The phone app acts as a middle man for data, it collects it, sends it to the cloud where all of the processing is performed before it's passed back to the phone.

"The moment the ball is bowled the data gets to the cloud, we work it out, and when the results are available, AppSync can basically pass it out to anyone that needs it," Tattersfield explained.

"The idea would be -- if you're in a stadium watching a cricket game, that data as it's available for the broadcaster, it's also available for you on the phone or on the sideline. It makes for a really light, affordable architecture -- but quick."

The electronic device inside the cricket ball has four movement sensors in it: Two accelerometers, a gyroscope, and a magnetometer. Tattersfield said this allows Jetson to basically measure anything that moves. Jetson's architecture doesn't care if it's a cricket ball or a lawn bowl.

"The good thing about us having the cloud computing for the algorithms is that a large number of our algorithms are machine learning-based as well, so we have both physics and machine learning when it comes to the application," he added.

"It's really just a matter of finding the problem or finding something that people are going to be interested in and then delivering that via the existing framework we have."

Tattersfield said his company spent a lot of time making sure it wasn't going to change the game at all, which meant the balls had to weigh the same, the bounce, the balance, the hardness, and everything else had to be no different to standard balls.

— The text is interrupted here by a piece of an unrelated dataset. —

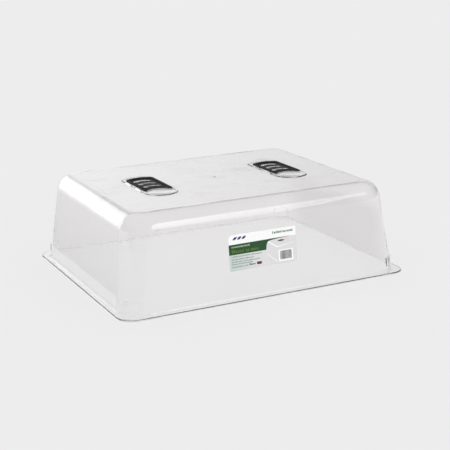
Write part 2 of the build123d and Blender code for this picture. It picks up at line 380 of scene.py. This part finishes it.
class Print:
    """Thin plates of ink or film, gathered into one mesh with a material for each colour."""

    def __init__(self, name):
        self.name = name
        self.bm = bmesh.new()
        self.materials = []

    def plate(self, outline, material, low, high):
        if material not in self.materials:
            self.materials.append(material)
        index = self.materials.index(material)
        under, over = ([self.bm.verts.new(on_wall(x, s, lift)) for x, s in outline]
                       for lift in (low, high))
        faces = []
        for corners in tessellate_polygon([[Vector((x, s, 0)) for x, s in outline]]):
            faces.append(self.bm.faces.new([over[i] for i in corners]))
            faces.append(self.bm.faces.new([under[i] for i in reversed(corners)]))
        for i in range(len(outline)):
            faces.append(self.bm.faces.new((under[i - 1], under[i], over[i], over[i - 1])))
        for face in faces:
            face.material_index = index

    def ink(self, outline, material, layer):
        """A layer's ink lies on the film or on the layer under it."""
        low = FILM_TOP + (layer - 1) * INK_STEP
        self.plate(outline, material, low, low + INK_STEP)

    def finish(self, body):
        bmesh.ops.recalc_face_normals(self.bm, faces=self.bm.faces)
        mesh = bpy.data.meshes.new(self.name)
        self.bm.to_mesh(mesh)
        self.bm.free()
        for material in self.materials:
            mesh.materials.append(material)
        piece = bpy.data.objects.new(self.name, mesh)
        bpy.context.scene.collection.objects.link(piece)
        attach(piece, body)
        return piece


def greeked_line(sheet, left, right, middle, height, material, layer, seed, gap=0.55):
    """A line of meaningless marks the size of small print."""
    chance = random.Random(seed)
    low = middle - height / 2
    x = left
    while x < right:
        end = min(x + chance.uniform(*MARK_WIDTHS), right)
        tall = height * chance.choice(MARK_HEIGHTS)
        sheet.ink(box_outline(x, low, end, low + tall), material, layer)
        x = end + (gap * WORD_GAP if chance.random() < WORD_END_CHANCE else gap)


def bar_block(sheet, left, right, low, high, material, layer, seed):
    """Upright bars of uneven width, which encode nothing."""
    chance = random.Random(seed)
    x = left
    while x < right:
        width = chance.choice(BAR_WIDTHS)
        sheet.ink(box_outline(x, low, min(x + width, right), high), material, layer)
        x += width + chance.choice(BAR_GAPS)


def label_film(inks):
    """The film that stands for the CAD label."""
    film = Print("label_film")
    outline = box_outline(FILM_LEFT, FILM_LOW, FILM_RIGHT, FILM_HIGH,
                          FILM_RADIUS, FILM_TOP_LEFT_RADIUS)
    film.plate(outline, inks["white"], FILM_LIFT, FILM_TOP)
    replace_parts(film.finish("cover_body"), "product_label")


def label_panels(sheet, inks):
    """The pale foot, the picture's ground, and the green band with its tapering tail."""
    pale = fading_ink("label_pale_panel", PALE_PANEL, PICTURE_TONE, *PALE_PANEL_FADE)
    arc_height = FILM_LOW + FILM_RADIUS
    left_foot = arc((FILM_LEFT + FILM_RADIUS, arc_height), FILM_RADIUS, 180, 270)
    right_foot = arc((FILM_RIGHT - FILM_RADIUS, arc_height), FILM_RADIUS, 270, 360)
    sheet.ink(left_foot + [(PANEL_SPLIT, FILM_LOW), (PANEL_SPLIT, BAND_LOW),
                           (FILM_LEFT, BAND_LOW)], pale, 1)
    sheet.ink([(PANEL_SPLIT, FILM_LOW)] + right_foot
              + [(FILM_RIGHT, PICTURE_TOP), (PICTURE_CORNER, PICTURE_TOP),
                 (PICTURE_CORNER, BAND_LOW), (PANEL_SPLIT, BAND_LOW)], inks["picture"], 1)
    band_end = [(-3.5, BAND_LOW), (-2.6, 82), (-1.4, 86), (1.0, 88.2), (5, 89.4)]
    tail = [(20, 90.8), (40, 91.7), (40, 92.1)]
    sheet.ink([(FILM_LEFT, BAND_LOW)] + band_end + tail + [(FILM_LEFT, BAND_HIGH)],
              inks["green"], 2)


def label_marks(sheet, inks):
    """Plain leaves instead of a name, and rows of meaningless marks."""
    for left in (-62.5, -54.5, -46.5):
        sheet.ink(leaf((left, 98.8), (left + 8.5, 103.2), 1.9), inks["navy"], 1)

    # Right-hand heading, and two lines in the green band
    greeked_line(sheet, 9, 46.5, 101.2, 4.2, inks["print_green"], 1, seed=3, gap=0.7)
    greeked_line(sheet, -65, -33, 87.7, 2.9, inks["cream"], 3, seed=4)
    greeked_line(sheet, -65, -18, 80.4, 5.0, inks["olive"], 3, seed=5, gap=1.4)

    # Small print, each row given by its middle and its right-hand end, and a plain badge
    rows = ((72.0, -12), (67.5, -27), (63.5, -16), (60.0, -29), (55.5, -37))
    for seed, (middle, right) in enumerate(rows, start=10):
        greeked_line(sheet, -66, right, middle, 1.9, inks["grey_green"], 2, seed=seed, gap=0.5)
    greeked_line(sheet, -35, -24, 56.2, 2.6, inks["navy"], 2, seed=20)
    sheet.ink(box_outline(-22, 54, -13, 58.4, 1.6), inks["badge"], 2)


def label_picture(sheet, inks):
    """Drawing of a cover: pale edges, a dark vent and a pink spot."""
    sheet.ink(stroke((0.5, 87.5), (17, 76.8), 1.7, 2.2), inks["white"], 2)
    sheet.ink(stroke((17, 77.0), (50, 81.5), 1.6, 0.4), inks["white"], 2)
    sheet.ink(stroke((-3, 68.5), (15, 53.5), 0.8, 1.4), inks["white"], 2)
    sheet.ink(leaf((17, 86.6), (31, 86.8), 1.5), inks["dark"], 2)
    sheet.ink(leaf((31, 88.2), (38, 88.0), 1.6), inks["pink"], 2)


def build_label():
    """The label: its film, and one mesh of printed ink."""
    inks = {name: print_ink("label_" + name, *recipe) for name, recipe in INKS.items()}
    label_film(inks)
    sheet = Print("label_print")
    label_panels(sheet, inks)
    label_marks(sheet, inks)
    label_picture(sheet, inks)
    # Bar block on its white box
    sheet.ink(box_outline(18, 52.5, 45, 71.5), inks["white"], 3)
    bar_block(sheet, 21, 42, 55.5, 69.5, inks["dark"], 4, seed=30)
    sheet.finish("cover_body")


# --- Studio --------------------------------------------------------------------------------

def studio_floor():
    half = FLOOR_SIZE / 2
    mesh = bpy.data.meshes.new("studio_floor")
    mesh.from_pydata([(-half, -half, 0), (half, -half, 0), (half, half, 0), (-half, half, 0)],
                     [], [(0, 1, 2, 3)])
    mesh.materials.append(floor_material())
    floor = bpy.data.objects.new("studio_floor", mesh)
    floor.location.z = -FLOOR_DROP
    bpy.context.scene.collection.objects.link(floor)
    return floor


def studio_world():
    """A bright backdrop behind the cover, a dimmer room round it, and a horizon like the floor."""
    world = bpy.data.worlds.new("studio")
    tree = Tree(world)
    axes = tree.axes(tree.place("Generated"))
    elevation = tree.math("MULTIPLY", tree.math("ARCSINE", axes[2]), 180 / pi)
    azimuth = tree.math("MULTIPLY", tree.math("ARCTAN2", axes[0], axes[1]), 180 / pi)
    away = tree.math("ABSOLUTE", tree.math("SUBTRACT", azimuth, BACKDROP_AZIMUTH))

    # Behind the cover: backdrop, gap and ceiling
    rise = tree.remap(azimuth, *BACKDROP_RISE, BACKDROP_LEFT_SHARE, 1.0, smooth=True)
    fall = tree.remap(azimuth, *BACKDROP_FALL, BACKDROP_PEAK, BACKDROP_RIGHT)
    backdrop = tree.math("MULTIPLY", fall, rise)
    ceiling = tree.remap(elevation, CEILING_FOOT - CEILING_FADE, CEILING_FOOT + CEILING_FADE,
                         GAP_LUMINANCE, UPPER_LUMINANCE, smooth=True)
    below_top = tree.remap(elevation, BACKDROP_TOP + BACKDROP_TOP_FADE,
                           BACKDROP_TOP - BACKDROP_TOP_FADE, smooth=True)
    back_side = tree.mix(below_top, ceiling, backdrop)

    # Everywhere else: sides, front and overhead
    front = tree.remap(away, *SIDE_TO_FRONT, SIDE_LUMINANCE, FRONT_LUMINANCE, smooth=True)
    overhead = tree.remap(elevation, *FRONT_TO_OVERHEAD, smooth=True)
    room = tree.mix(overhead, front, UPPER_LUMINANCE)
    behind = tree.remap(away, BACKDROP_HALF_WIDTH + BACKDROP_SIDE_FADE,
                        BACKDROP_HALF_WIDTH - BACKDROP_SIDE_FADE, smooth=True)
    whole = tree.mix(behind, room, back_side)

    # Looked at straight, past the floor's far edge, the room is as pale as the floor
    seen = tree.add("ShaderNodeLightPath").outputs["Is Camera Ray"]
    shader = tree.add("ShaderNodeBackground",
                      {"Color": rgba(1, 1, 1),
                       "Strength": tree.mix(seen, whole, HORIZON_LUMINANCE)})
    tree.output(shader.outputs[0], "ShaderNodeOutputWorld")
    bpy.context.scene.world = world


def soft_edges(light, edge_across, edge_up, falling=1.0):
    """Fades a light panel towards its edges, over these shares of its width and height.

    falling is the share of the light that is left at one side, against the other.
    """
    tree = Tree(light)
    axes = tree.axes(tree.place("UV"))
    strength = tree.remap(axes[0], 0.0, 1.0, 1.0, falling)
    for along, edge in ((axes[0], edge_across), (axes[1], edge_up)):
        from_middle = tree.math("ABSOLUTE", tree.math("SUBTRACT", along, 0.5))
        to_edge = tree.math("SUBTRACT", 0.5, from_middle)
        strength = tree.math("MULTIPLY", strength, tree.remap(to_edge, 0.0, edge, smooth=True))
    shader = tree.add("ShaderNodeEmission", {"Strength": strength})
    tree.output(shader.outputs[0], "ShaderNodeOutputLight")


def softbox(name, aim, azimuth, distance, half_angle, low, high, luminance, lit):
    """An upright light panel, placed by the directions that it fills as seen from a point."""
    reach = Vector((sin(radians(azimuth)), cos(radians(azimuth)), 0)) * distance
    bottom = aim.z + distance * tan(radians(low))
    top = aim.z + distance * tan(radians(high))
    light = bpy.data.lights.new(name, "AREA")
    light.shape = "RECTANGLE"
    light.size = 2 * distance * tan(radians(half_angle))
    light.size_y = top - bottom
    light.energy = luminance * light.size * light.size_y * PANEL_WATTS
    lamp = bpy.data.objects.new(name, light)
    lamp.location = Vector((aim.x + reach.x, aim.y + reach.y, (bottom + top) / 2))
    lamp.rotation_euler = (-reach).to_track_quat("-Z", "Z").to_euler()
    lamp.visible_camera = False
    lamp.light_linking.receiver_collection = lit
    bpy.context.scene.collection.objects.link(lamp)
    return lamp


def all_but(piece):
    """A collection for light linking that holds everything except one piece."""
    lit = bpy.data.collections.new("lit")
    lit.objects.link(piece)
    lit.collection_objects[0].light_linking.link_state = "EXCLUDE"
    return lit


def studio_lights(lit):
    """A key from behind on the left, a fill from the front right, and a light for the label."""
    key = softbox("key", LEFT_SHOULDER, azimuth=-21.5, distance=1.25, half_angle=28.5,
                  low=-4, high=36, luminance=KEY_LUMINANCE, lit=lit)
    soft_edges(key.data, 0.16, 0.18)
    fill = softbox("fill", FRONT_SHOULDER, azimuth=151.05, distance=1.6, half_angle=14.85,
                   low=5, high=49, luminance=FILL_LUMINANCE, lit=lit)
    soft_edges(fill.data, 0.03, 0.26, FILL_FALLING)
    label_light = softbox("label_light", FRONT_WALL, azimuth=195, distance=1.6, half_angle=24,
                          low=5, high=45, luminance=LABEL_LUMINANCE, lit=lit)
    label_light.visible_glossy = False
    label_light.visible_transmission = False


def card(name, x, near, far, top, end_fade, top_fade, tones, cover):
    """An upright grey card beside the object, hidden from the camera.

    It fades in from its two ends and from its top, its tone runs from foot to top, and cover is
    its opacity.
    A faint black card is a sheet of painted shade.
    """
    mesh = bpy.data.meshes.new(name)
    mesh.from_pydata([(x, near, 0), (x, far, 0), (x, far, top), (x, near, top)],
                     [], [(0, 1, 2, 3)])
    material = bpy.data.materials.new(name)
    tree = Tree(material)
    axes = tree.axes(tree.place())
    foot_tone, top_tone = tones
    tone = foot_tone if foot_tone == top_tone else tree.remap(axes[2], 0.0, top, *tones)
    inside = tree.math("MINIMUM", tree.math("SUBTRACT", axes[1], near),
                       tree.math("SUBTRACT", far, axes[1]))
    along = tree.remap(inside, 0.0, end_fade, 0.0, cover, smooth=True)
    upward = tree.remap(axes[2], top, top - top_fade, smooth=True)
    shader = tree.add("ShaderNodeMixShader", {"Fac": tree.math("MULTIPLY", along, upward)})
    tree.feed(shader.inputs[1], tree.add("ShaderNodeBsdfTransparent").outputs[0])
    tree.feed(shader.inputs[2], tree.add("ShaderNodeEmission", {"Strength": tone}).outputs[0])
    tree.output(shader.outputs[0])
    mesh.materials.append(material)
    holder = bpy.data.objects.new(name, mesh)
    holder.visible_camera = False
    holder.visible_diffuse = False
    holder.visible_shadow = False
    bpy.context.scene.collection.objects.link(holder)
    return holder


def studio_cards():
    """One card for the left wall to reflect, and one of painted shade, a faint black sheet that
    only shows through the right wall and darkens what is seen there.
    """
    left, right = cad_bounds[0].x, cad_bounds[1].x
    flag = card("flag", left - FLAG_GAP, near=-620 * MM, far=700 * MM, top=110 * MM,
                end_fade=120 * MM, top_fade=10 * MM, tones=(0.36, 0.66), cover=1.0)
    flag.visible_transmission = False
    # The shade card is painted shade: a faint black sheet, seen only through the right wall, that
    # darkens what lies beyond it.
    shade = card("shade", right + SHADE_GAP, near=-190 * MM, far=230 * MM, top=108 * MM,
                 end_fade=110 * MM, top_fade=32 * MM, tones=(0.0, 0.0), cover=SHADE_COVER)
    shade.visible_glossy = False


def camera():
    azimuth, elevation, roll = (radians(a) for a in
                                (CAMERA_AZIMUTH, CAMERA_ELEVATION, CAMERA_ROLL))
    back = Vector((sin(azimuth) * cos(elevation), -cos(azimuth) * cos(elevation), sin(elevation)))
    level = (-back).cross(Vector((0, 0, 1))).normalized()
    up = level.cross(-back)
    right = level * cos(roll) + up * sin(roll)
    top = up * cos(roll) - level * sin(roll)
    view = bpy.data.cameras.new("camera")
    view.lens = CAMERA_LENS
    view.shift_x, view.shift_y = CAMERA_SHIFT
    view.clip_end = FLOOR_SIZE
    holder = bpy.data.objects.new("camera", view)
    holder.matrix_world = Matrix((right, top, back)).transposed().to_4x4()
    holder.location = CAMERA_TARGET + back * CAMERA_DISTANCE
    bpy.context.scene.collection.objects.link(holder)
    bpy.context.scene.camera = holder


# --- Put it together -----------------------------------------------------------------------

def dress(node, material):
    """Gives a CAD node its finished material."""
    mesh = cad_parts[node].data
    mesh.materials.clear()
    mesh.materials.append(material)


dress("cover", clear_plastic())
slider_material = vent_plastic()
for slider in ("left_vent_slider", "right_vent_slider"):
    dress(slider, slider_material)
build_label()

lit_pieces = all_but(studio_floor())
studio_world()
studio_cards()
studio_lights(lit_pieces)
camera()
bpy.context.scene.view_settings.view_transform = "Standard"
bpy.context.scene.cycles.max_bounces = LIGHT_BOUNCES
bpy.context.scene.cycles.transmission_bounces = LIGHT_BOUNCES
bpy.context.scene.cycles.glossy_bounces = LIGHT_BOUNCES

"Even the sound off the bat -- we needed to make sure that all of those things were the exact same so that as a player, nothing's changed and the data is actually of use to the player. That was a critical thing," he explained.

Sitting on the Jetson Industries board as a chairman is a former professional cricketer, who provides the company with what Tattersfield described as invaluable insight. Working with sportsmen and women also allows the company to have visibility over the problems previous technology had and it helps ensure the resulting tech actually helps the players, not just a gimmick for broadcast.

ji-golf-cross.png

Cross-section of a smart golf ball

Image: Jetson Industries

Like any startup emerging in the 2010s, Tattersfield started Jetson as a side project out of his garage.

"I'm really bad at golf, really bad at it, and just wanted to be able to find my golf balls so I'd initially designed a little chip that we could put into a golf ball that made a noise so you could track it with your phone," he explained.

While the idea was there, those over the age of 40 couldn't hear the sound due to its frequency.

"So that ruined that idea," Tattersfield said.

Off the back of that, he moved onto the idea of movement sensors inside the ball to predict where it was going, instead of tracking it.

"I took that idea, pitched it to one of the big golf brands in the US, and they said, 'Great idea, but we make a lot of money selling golf balls to people who lose them'," he said.

"I realised really early on that I couldn't compete with -- I didn't have the knowledge of how to make the ball -- and I couldn't compete with the marketing budgets of the brands that are in the market already, so it was more about approaching them and saying, 'Here's all the market research about the problem'."

"That was basically how Kookaburra worked; once I got knocked back from golf I looked for another application, pitched it to Kookaburra and the timing was just great," he added, noting it also helped that the company possessed the Aussie "have a go" spirit, rather than a hierarchical multinational.

What Jetson has ended up with is a scalable system that's capable of TV broadcast right down to backyard cricket on the back of a wheelie bin.